16 January 2010
Appeared in BioNews 541An international consortium composed of research groups in America, England and Australia has published its work in January's edition of the Nature Genetics journal, identifying six genetic regions associated with the autoimmune sidease ankylosing spondylitis (AS).
AS is a chronic arthritic condition, which is thought to be affecting 2.4 million people in the US alone. It is a systemic autoimmune disease meaning that the body's own immune system starts to attack itself, in turn causing an overactive inflammatory response, which can then cause joints to swell and become painful. AS attacks the spine specifically and has an early age onset with many patients experiencing back pain in their teenage years. Over time the spine stiffens and can end up becoming fixed, resulting in the patient being hunched over in a forward position, unable to bend or move freely. Little is known about the causes of AS and the current treatment options of painkillers, physiotherapy and expensive antibody therapy only address the symptoms.
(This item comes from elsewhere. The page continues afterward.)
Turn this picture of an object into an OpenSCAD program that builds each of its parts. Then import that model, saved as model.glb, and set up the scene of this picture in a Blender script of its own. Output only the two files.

The groups in Texas, Oxford and Queensland completed a genome-wide association scan of over 2000 people with more than 5000 matched controls. They found six genetic regions to be linked to AS with two in particular showing strong correlation; ANTXR2 and IL1R2, which are both known to be involved in regulating inflammatory processes with IL1R2 already being shown to be implicated in psoriasis and inflammatory bowel syndrome. The groups also found two 'desert DNA' regions on chromosomes two and 21, which are thought to regulate the genes responsible for causing AS.
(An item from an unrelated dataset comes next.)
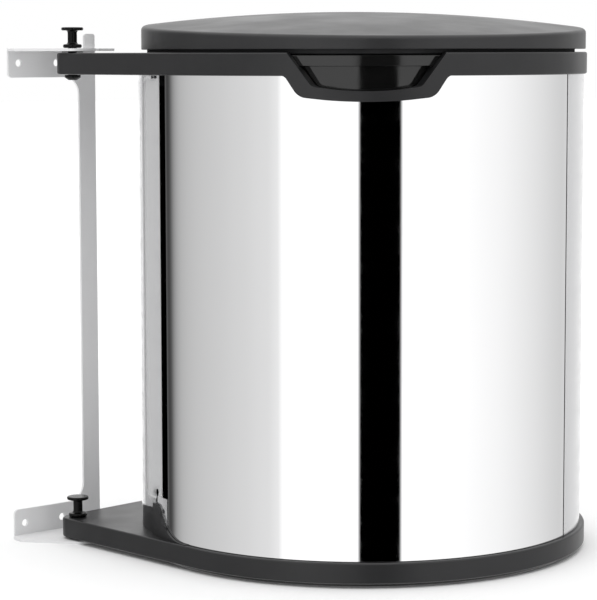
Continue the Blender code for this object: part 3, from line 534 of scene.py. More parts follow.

'We have identified regions of our DNA that are strongly associated with susceptibility to ankylosing spondylitis,' says Professor Paul Wordsworth of Oxford University's Nuffield Department of Orthopaedics, Rheumatology and Musculoskeletal Sciences. 'This helps us better understand what is driving this disease and gives us direction for new treatments and diagnostic tests. There are many theories as to what triggers this condition but understanding which genes are involved is a major step forward which could lead both to new treatments but especially earlier diagnosis, which is badly needed in ankylosing spondylitis as some patients can wait up to a decade to be properly diagnosed' explained Dr John D Reveille, the study's principal investigator and professor and director of the Division of Rheumatology and Clinical Immunogenetics at The University of Texas Medical School at Houston, US.